Russian oil supplies are helping to cover that deficit. Citing data from BP, Sliger said Russia provides about 28 per cent of Europe’s total gas and about 40 per cent of its total oil supplies.

“When you look at energy globally Russia matters. Russia holds about 6-7 per cent of the world’s supply of liquid hydrocarbons. More importantly, it holds 42 per cent of the non-OPEC (Organisation of the Petroleum Exporting Countries) supply of liquid hydrocarbons and it holds 30 per cent of the world’s natural gas supply.”

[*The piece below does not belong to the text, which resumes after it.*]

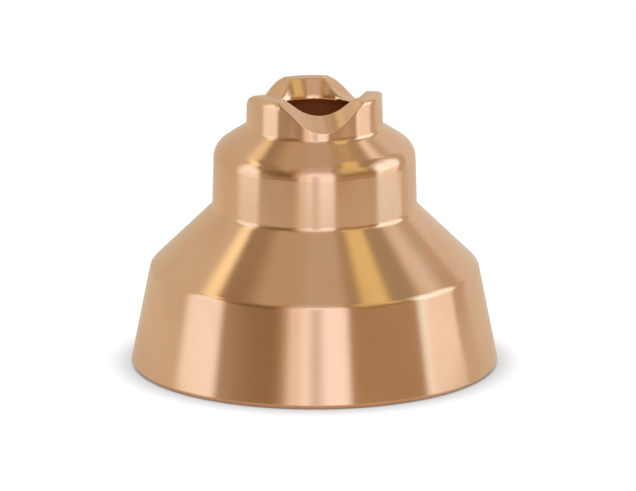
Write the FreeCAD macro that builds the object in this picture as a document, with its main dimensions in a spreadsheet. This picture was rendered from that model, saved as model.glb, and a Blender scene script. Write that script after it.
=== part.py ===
import FreeCAD, Part
import Sketcher
import math
import os

# Plasma torch shield: one piece of copper, turned, then milled to leave a crown of three lobes.
# The origin is the centre of the rim that the shield stands on, and Z runs up through the arc bore.

SIZES = {
    # Outside of the turned blank: each length runs along the axis, from the rim up
    "base_diameter": 34.0,
    "skirt_length": 9.3,
    "skirt_top_diameter": 30.5,
    "cone_length": 5.7,
    "neck_root_diameter": 19.0,
    "neck_length": 5.65,
    "neck_top_diameter": 18.7,
    "nose_length": 2.0,
    "collar_root_diameter": 12.7,
    "collar_length": 3.35,
    "crown_diameter": 12.5,
    # Edges and corners of the outside
    "rim_chamfer": 0.35,
    "skirt_round": 0.75,
    "neck_root_round": 0.5,
    "neck_top_round": 1.9,
    "collar_root_round": 0.4,
    "crown_round": 0.5,
    # Arc bore and the flared mouth in front of it
    "bore_diameter": 7.3,
    "mouth_diameter": 9.5,
    "mouth_depth": 1.53,
    # Inside, from the rim up
    "thread_minor_diameter": 26.4,
    "thread_lead_in": 1.2,
    "relief_diameter": 28.4,
    "relief_width": 1.5,
    "seat_height": 8.0,
    "seat_bore_diameter": 24.4,
    "cone_wall": 2.0,
    "chamber_diameter": 14.8,
    "nose_wall": 2.0,
    # Notches that part the lobes: the depth is measured at the outside of the crown
    "lobe_count": 3,
    "notch_depth": 2.5,
    "notch_slope": 22.6,
    "notch_floor_radius": 3.7,
    "notch_flank_angle": 38.5,
    "notch_flank_length": 0.3,
    "notch_crest_radius": 5.5,
    "notch_crest_span": 22.0,
    "cutter_overrun": 3.0,
}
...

Russia’s the second largest oil producer, producing almost 10 million barrels a day, and occasionally produces more than Saudi Arabia, he says. It’s also the second largest energy exporter globally, exporting almost 5 million barrels a day of liquid hydrocarbons. In addition, he says, Russia also exports more than 150 billion cubic metres of gas, “essentially all of it to the European theatre.”

Sliger says he views the relationship between the EU and Russia as an “unfinished story of mutually beneficial dependency and really an opportunity and a cause for more engagement, further economic integration and enhanced growth for all concerned rather than … confrontation or stagnation.”

In economic terms, Russia and Europe are fundamentally connected, Sliger says. The EU is Russia’s largest trading partner, while Russia is the EU’s third largest trading  partner after the US and China. “Energy’s at the heart of Russia’s economic relationship with Europe today and I would argue that because of the availability of resources, the supply that Russia has, the geographic proximity … the existing infrastructure and the history of cooperation, Russia and Europe – at least in the energy sphere – are destined to be partners.”

That will require increased benefits for both sides, Sliger says, adding that greater reciprocity and transparency are critical. “If Europe wants continued access to investment opportunities in Russia, I would anticipate that Russia is going to demand equal access to markets (and) to investment opportunities in Europe.”

It’s a relationship fraught with difficulties, however. In recent years, the Russian government has taken back control of large sections of its energy industry from foreign investors. Shell and its Japanese partners sold a controlling stake in the Sakhalin-2 oil and gas project to state-owned gas monopoly Gazprom after Russian regulators threatened to shut down the project. Then, on the day the Leadership Summit was staged, the Wall Street Journal Europe reported that BP, ‘facing regulatory pressure from the Kremlin’, was close to a deal to cede its holdings in the 20 billion dollar Kovykta natural gas project, also to Gazprom. Under the deal, the newspaper said, BP’s Russian venture, TNK-BP – Kris Sliger’s company – would sell its 62.7 per cent stake in the gas field for close to one billion dollars.

Sliger did not comment on the Wall Street Journal report, but said he “would like to dispel the notion that Russia is closing to foreign investment, particularly in energy.”  He added that access to strategic sectors, such as oil and gas, will only open up if Russia sees real value “beyond just money.”

On the Sakhalin deal, he said economic circumstances have changed since Shell had reached the agreement in the early 90s. “It was a radically different world,” Sliger says. Russia was bankrupt back then, oil prices were expected to be at 10 dollars forever and some were arguing  they could go to five dollars a barrel. “The economic terms and conditions that were in place then were radically different than what are in place today,” Sliger says.

While oil prices are now more than 70 dollars a barrel, Russia is currently sitting on around 400 billion dollars in hard currency. “They don’t need money. What they do need is technology, better governance, better business processes, practices. Where companies can demonstrate that they can provide something other than just money I think they will find the Russian environment completely open, so long as the rest of the world attempts to invite Russia to the benefits of mutual interdependence (and) cooperation.”
Russia should be more than an economy which just produces raw materials, Sliger adds. “It’s in Europe’s interest to have Russia to continue to grow economically.”

Wall Street Journal Europe editor Michael Williams, who questioned whether Russia could be trusted as a stable supplier of energy to Europe, told Knowledge that Russia’s actions concerning Shell and BP are “not a mature way to do business.”

“From a political standpoint many people in Europe think that western Europe is too reliant on Russia for its energy,” Williams says. But then there would be two alternatives which would be ‘hard choices’:  diversifying supplies, but these may not come from particularly stable countries either; or decrease demand and aim for greater energy efficiency.
“Politicians have to ultimately make the decisions,’ he says, “And that’s where we get back to the politics question.”